As of 2021, John Lorne Campbell's recordings are the earliest featured on the Tobar an Dualchais website, with Anna MacDougall (Anna Raghnaill Eachainn) (1875-1949) of Glen in Barra being recorded in July 1937. Of almost 2,000 tracks on the website, more than half of these were recorded in South Uist, with a quarter being recorded in Barra, and a substantial amount in Benbecula and North Uist. There are also a small number of recordings from Cape Breton, Canada, where Campbell carried out fieldwork in 1937 – the first to do so with recording technology in a Canadian Gaelic community.

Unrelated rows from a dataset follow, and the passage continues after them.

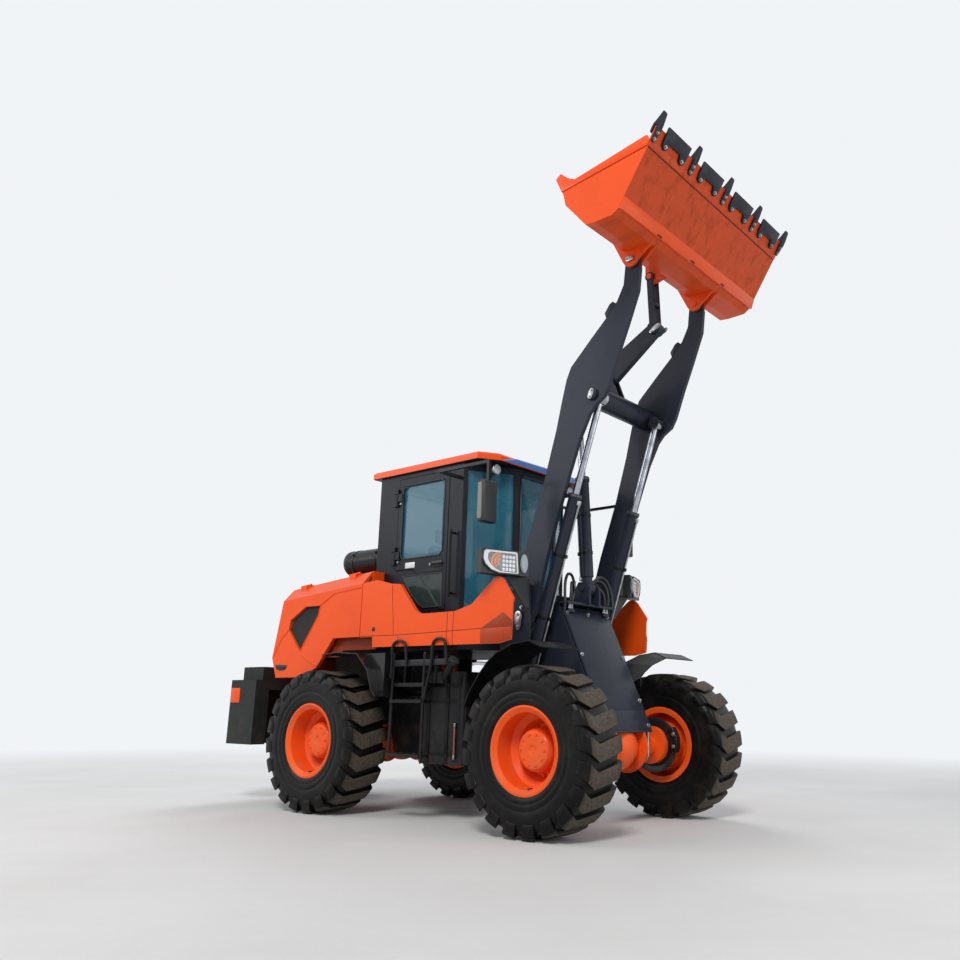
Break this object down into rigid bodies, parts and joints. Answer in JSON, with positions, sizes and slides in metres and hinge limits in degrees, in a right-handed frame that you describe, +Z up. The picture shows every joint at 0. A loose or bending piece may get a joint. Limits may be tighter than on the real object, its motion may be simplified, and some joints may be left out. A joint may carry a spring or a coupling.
{
  "type": "compact articulated wheel loader",
  "caption": "Compact articulated wheel loader with a full cab, Z-linkage boom raised and toothed bucket rolled back.",
  "frame": {"origin": "on the ground under the middle of the overall length and width", "axes": "+X forward to the bucket, +Y to the machine's left, +Z up"},
  "size_m": [5.12, 2.216, 5.1581],
  "materials": {
    "body_orange": "smooth gloss paint",
    "axle_orange": "gloss paint on castings",
    "boom_charcoal": "semi-gloss paint",
    "frame_dark": "semi-gloss paint",
    "weight_grey": "painted casting",
    "cast": "rough casting",
    "cab_dark": "semi-gloss paint",
    "grille_black": "black louvred sheet",
    "black_metal": "semi-gloss paint",
    "black_plastic": "grained moulding",
    "black_trim": "satin paint",
    "lamp_red": "clear moulded lens",
    "lamp_clear": "clear lens in a silver shell",
    "tinted_glass": "clear teal tint",
    "blue_tint": "translucent sheet",
    "seat_fabric": "woven cloth over foam",
    "edge_steel": "rough dark steel",
    "chrome_rod": "polished hard chrome",
    "tyre": "matt rubber with dry dust"
  },
  "bodies": {
    "rear_body": {"rear_frame": "frame_dark", "counterweight": "weight_grey", "engine_block": "cast", "hood": "body_orange", "rear_grille": "grille_black", "rear_lamps": "lamp_red", "cab_frame": "cab_dark", "cab_windows": "tinted_glass", "cab_roof": "body_orange", "sun_visor": "blue_tint", "work_lights": "lamp_clear", "grab_bars": "black_trim", "driver_seat": "seat_fabric", "steering_column": "black_plastic", "air_cleaner": "black_metal", "side_panels": "body_orange", "rear_fenders": "black_plastic", "side_tanks": "black_metal", "access_ladders": "black_metal", "mirrors": "black_plastic", "rear_axle": "axle_orange", "rear_drive_shaft": "black_metal"},
    "front_body": {"front_frame": "boom_charcoal", "headlights": "black_plastic", "front_cover": "boom_charcoal", "front_fenders": "black_plastic", "front_axle": "axle_orange", "front_drive_shaft": "black_metal"},
    "boom": {"boom_arms": "boom_charcoal", "boom_cross_tube": "boom_charcoal"},
    "bucket": {"bucket": "body_orange", "bucket_teeth": "edge_steel", "bolt_on_edges": "edge_steel"},
    "bell_crank": {"bell_crank": "boom_charcoal"},
    "bucket_link": {"bucket_link": "boom_charcoal"},
    "tilt_barrel": {"tilt_barrel": "boom_charcoal"},
    "tilt_rod": {"tilt_rod": "chrome_rod"},
    "front_left_wheel": {"front_left_tyre": "tyre", "front_left_rim": "body_orange"},
    "front_right_wheel": {"front_right_tyre": "tyre", "front_right_rim": "body_orange"},
    "rear_left_wheel": {"rear_left_tyre": "tyre", "rear_left_rim": "body_orange"},
    "rear_right_wheel": {"rear_right_tyre": "tyre", "rear_right_rim": "body_orange"},
    "left_lift_barrel": {"left_lift_barrel": "boom_charcoal"},
    "left_lift_rod": {"left_lift_rod": "chrome_rod"},
    "left_steering_barrel": {"left_steering_barrel": "boom_charcoal"},
    "left_steering_rod": {"left_steering_rod": "chrome_rod"},
    "left_cab_door": {"left_cab_door": "body_orange", "left_door_glass": "tinted_glass"},
    "left_engine_door": {"left_engine_door": "body_orange"},
    "right_lift_barrel": {"right_lift_barrel": "boom_charcoal"},
    "right_lift_rod": {"right_lift_rod": "chrome_rod"},
    "right_steering_barrel": {"right_steering_barrel": "boom_charcoal"},
    "right_steering_rod": {"right_steering_rod": "chrome_rod"},
    "right_cab_door": {"right_cab_door": "body_orange", "right_door_glass": "tinted_glass"},
    "right_engine_door": {"right_engine_door": "body_orange"}
  },
  "joints": [
    {"name": "articulation", "type": "hinge", "parent": "rear_body", "child": "front_body", "pos_m": [0.12003, 0, 0.5875], "axis": [0, 0, 1], "range_deg": [-20, 20]},
    {"name": "front_left_wheel_spin", "type": "hinge", "parent": "front_body", "child": "front_left_wheel", "pos_m": [1.31503, 0.9, 0.5875], "axis": [0, 1, 0], "continuous": true},
    {"name": "front_right_wheel_spin", "type": "hinge", "parent": "front_body", "child": "front_right_wheel", "pos_m": [1.31503, -0.9, 0.5875], "axis": [0, 1, 0], "continuous": true},
    {"name": "rear_left_wheel_spin", "type": "hinge", "parent": "rear_body", "child": "rear_left_wheel", "pos_m": [-1.07497, 0.9, 0.5875], "axis": [0, 1, 0], "continuous": true},
    {"name": "rear_right_wheel_spin", "type": "hinge", "parent": "rear_body", "child": "rear_right_wheel", "pos_m": [-1.07497, -0.9, 0.5875], "axis": [0, 1, 0], "continuous": true},
    {"name": "boom_lift", "type": "hinge", "parent": "front_body", "child": "boom", "pos_m": [0.82003, 0, 1.57], "axis": [0, 1, 0], "range_deg": [0, 97]},
    {"name": "bucket_tilt", "type": "hinge", "parent": "boom", "child": "bucket", "pos_m": [1.89871, 0, 4.38008], "axis": [0, -1, 0], "range_deg": [-90, 40]},
    {"name": "crank_turn", "type": "hinge", "parent": "boom", "child": "bell_crank", "pos_m": [1.27003, 0, 3.69], "axis": [0, -1, 0], "range_deg": [-8.45, 17.77]},
    {"name": "link_turn", "type": "hinge", "parent": "bucket", "child": "bucket_link", "pos_m": [1.75803, 0, 4.478], "axis": [0, -1, 0], "range_deg": [-24.08, 52.92]},
    {"name": "left_lift_barrel_swing", "type": "hinge", "parent": "front_body", "child": "left_lift_barrel", "pos_m": [0.80003, 0.425, 1.12], "axis": [0, 1, 0], "range_deg": [0, 88.07]},
    {"name": "left_lift_rod_slide", "type": "slide", "parent": "left_lift_barrel", "child": "left_lift_rod", "axis": [0.3066, 0, 0.9518], "range_m": [-0.5816, 0]},
    {"name": "right_lift_barrel_swing", "type": "hinge", "parent": "front_body", "child": "right_lift_barrel", "pos_m": [0.80003, -0.425, 1.12], "axis": [0, 1, 0], "range_deg": [0, 88.07]},
    {"name": "right_lift_rod_slide", "type": "slide", "parent": "right_lift_barrel", "child": "right_lift_rod", "axis": [0.3066, 0, 0.9518], "range_m": [-0.5816, 0]},
    {"name": "tilt_barrel_swing", "type": "hinge", "parent": "front_body", "child": "tilt_barrel", "pos_m": [1.07503, 0, 1.84], "axis": [0, 1, 0], "range_deg": [0, 115.1]},
    {"name": "tilt_rod_slide", "type": "slide", "parent": "tilt_barrel", "child": "tilt_rod", "axis": [-0.0641, 0, 0.9979], "range_m": [-0.0905, 0.0413]},
    {"name": "left_steering_barrel_swing", "type": "hinge", "parent": "rear_body", "child": "left_steering_barrel", "pos_m": [-0.30997, 0.23, 0.7], "axis": [0, 0, 1], "range_deg": [-7.79, 7.79]},
    {"name": "left_steering_rod_slide", "type": "slide", "parent": "left_steering_barrel", "child": "left_steering_rod", "axis": [1, 0, 0], "range_m": [-0.0818, 0.0818]},
    {"name": "right_steering_barrel_swing", "type": "hinge", "parent": "rear_body", "child": "right_steering_barrel", "pos_m": [-0.30997, -0.23, 0.7], "axis": [0, 0, 1], "range_deg": [-7.79, 7.79]},
    {"name": "right_steering_rod_slide", "type": "slide", "parent": "right_steering_barrel", "child": "right_steering_rod", "axis": [1, 0, 0], "range_m": [-0.0818, 0.0818]},
    {"name": "right_cab_door_swing", "type": "hinge", "parent": "rear_body", "child": "right_cab_door", "pos_m": [-0.52997, -0.716, 2.4], "axis": [0, 0, -1], "range_deg": [0, 80]},
    {"name": "left_cab_door_swing", "type": "hinge", "parent": "rear_body", "child": "left_cab_door", "pos_m": [-0.52997, 0.716, 2.4], "axis": [0, 0, 1], "range_deg": [0, 80]},
    {"name": "right_engine_door_lift", "type": "hinge", "parent": "rear_body", "child": "right_engine_door", "pos_m": [-1.27997, -0.841, 1.98818], "axis": [-0.9968, 0, -0.0801], "range_deg": [0, 70]},
    {"name": "left_engine_door_lift", "type": "hinge", "parent": "rear_body", "child": "left_engine_door", "pos_m": [-1.27997, 0.841, 1.98818], "axis": [0.9968, 0, 0.0801], "range_deg": [0, 70]}
  ],
  "couplings": [
    {"joint": "crank_turn", "follows": "bucket_tilt", "ratio": -0.18631},
    {"joint": "link_turn", "follows": "bucket_tilt", "ratio": -0.5769},
    {"joint": "left_lift_barrel_swing", "follows": "boom_lift", "ratio": 0.89764},
    {"joint": "left_lift_rod_slide", "follows": "boom_lift", "m_per_rad": -0.34235},
    {"joint": "right_lift_barrel_swing", "follows": "boom_lift", "ratio": 0.89764},
    {"joint": "right_lift_rod_slide", "follows": "boom_lift", "m_per_rad": -0.34235},
    {"joint": "tilt_barrel_swing", "follows": "boom_lift", "ratio": 1.1763},
    {"joint": "tilt_rod_slide", "follows": "bucket_tilt", "m_per_rad": 0.05633},
    {"joint": "left_steering_barrel_swing", "follows": "articulation", "ratio": 0.36446},
    {"joint": "left_steering_rod_slide", "follows": "articulation", "m_per_rad": -0.22858},
    {"joint": "right_steering_barrel_swing", "follows": "articulation", "ratio": 0.36446},
    {"joint": "right_steering_rod_slide", "follows": "articulation", "m_per_rad": 0.22858}
  ]
}
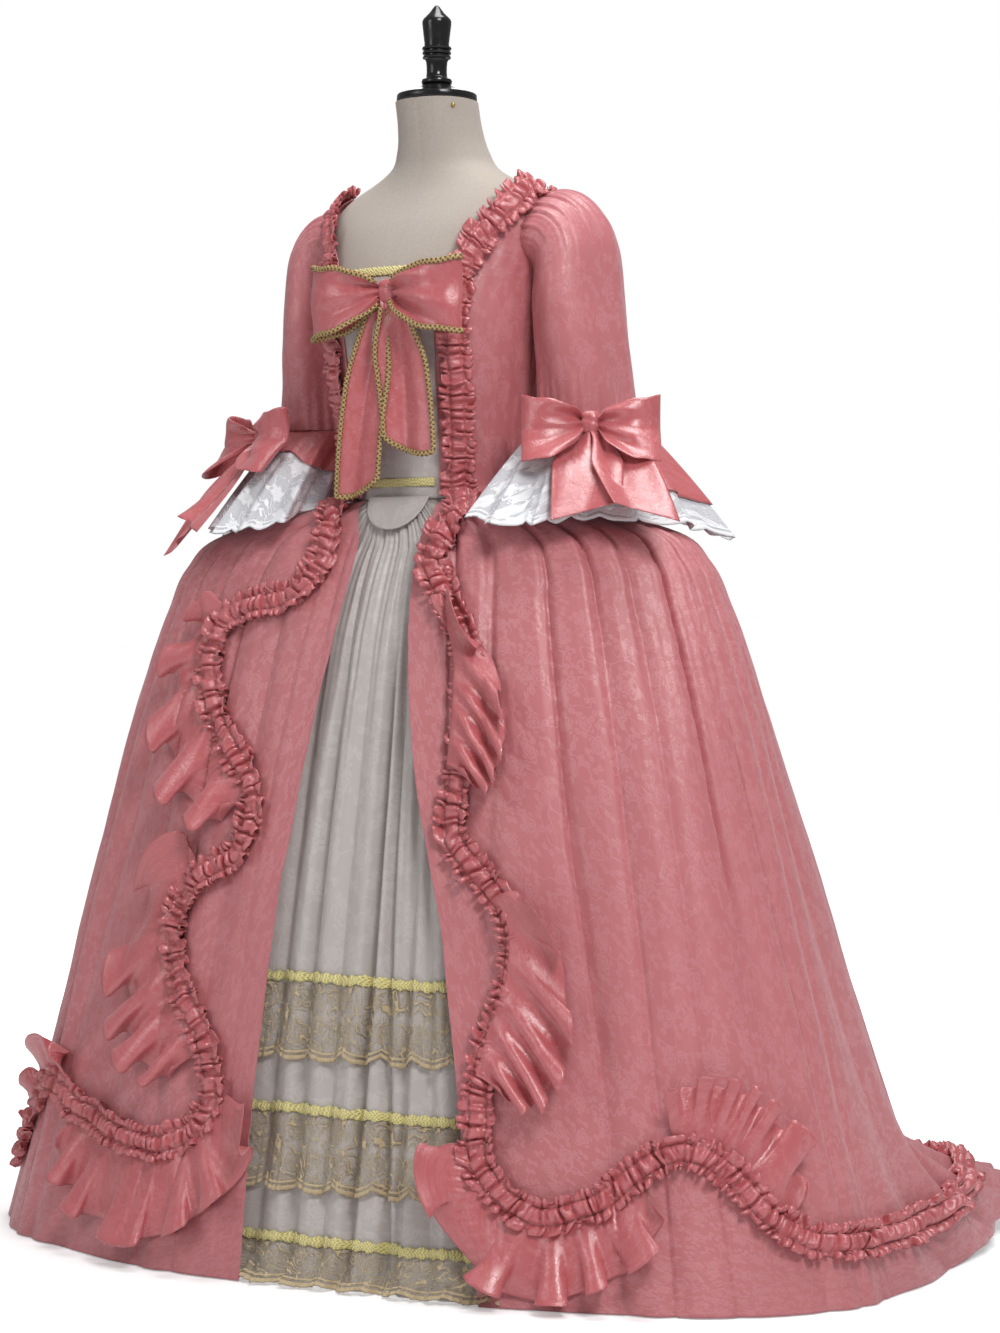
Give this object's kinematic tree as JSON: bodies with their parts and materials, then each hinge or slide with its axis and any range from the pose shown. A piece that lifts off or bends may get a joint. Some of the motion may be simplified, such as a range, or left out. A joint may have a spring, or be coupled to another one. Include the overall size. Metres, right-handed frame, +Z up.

Prominent contributors recorded by Campbell include Annie Johnston (Anna Aonghais Chaluim) (1890-1863) of Glen, Barra; Roderick MacKinnon (Ruairidh Iain Bhàin) (1858-1944) of Bruernish, Barra; Angus MacLellan (Aonghas Beag mac Aonghais 'ic Eachainn) (1869-1966) of Loch Aoineart, South Uist; Catherine Patterson (Catrìona nighean Ailein Chaluim Pìobaire) (1872-1964) of Benacadie Glen, Cape Breton; and John MacPherson (The Coddy) (1876-1955) of Northbay, Barra.
References and Further Reading
Cheape, Hugh, 'Cuir Siud sa' Ghàidhlig: Toradh na h-Obrach aig Fear Chanaigh' in The Carrying Stream Flows on: Celebrating the Diamond Jubilee of the School of Scottish Studies, ed. by Bob Chalmers (Isle of Lewis: The Islands Book Trust, 2013), pp. 95-117
———, 'Obituary: John Lorne Campbell', The Independent, 02 May 1996, https://www.independent.co.uk/news/obituaries/obituary-john-lorne-campbell-1345284.html [accessed 16 November 2020]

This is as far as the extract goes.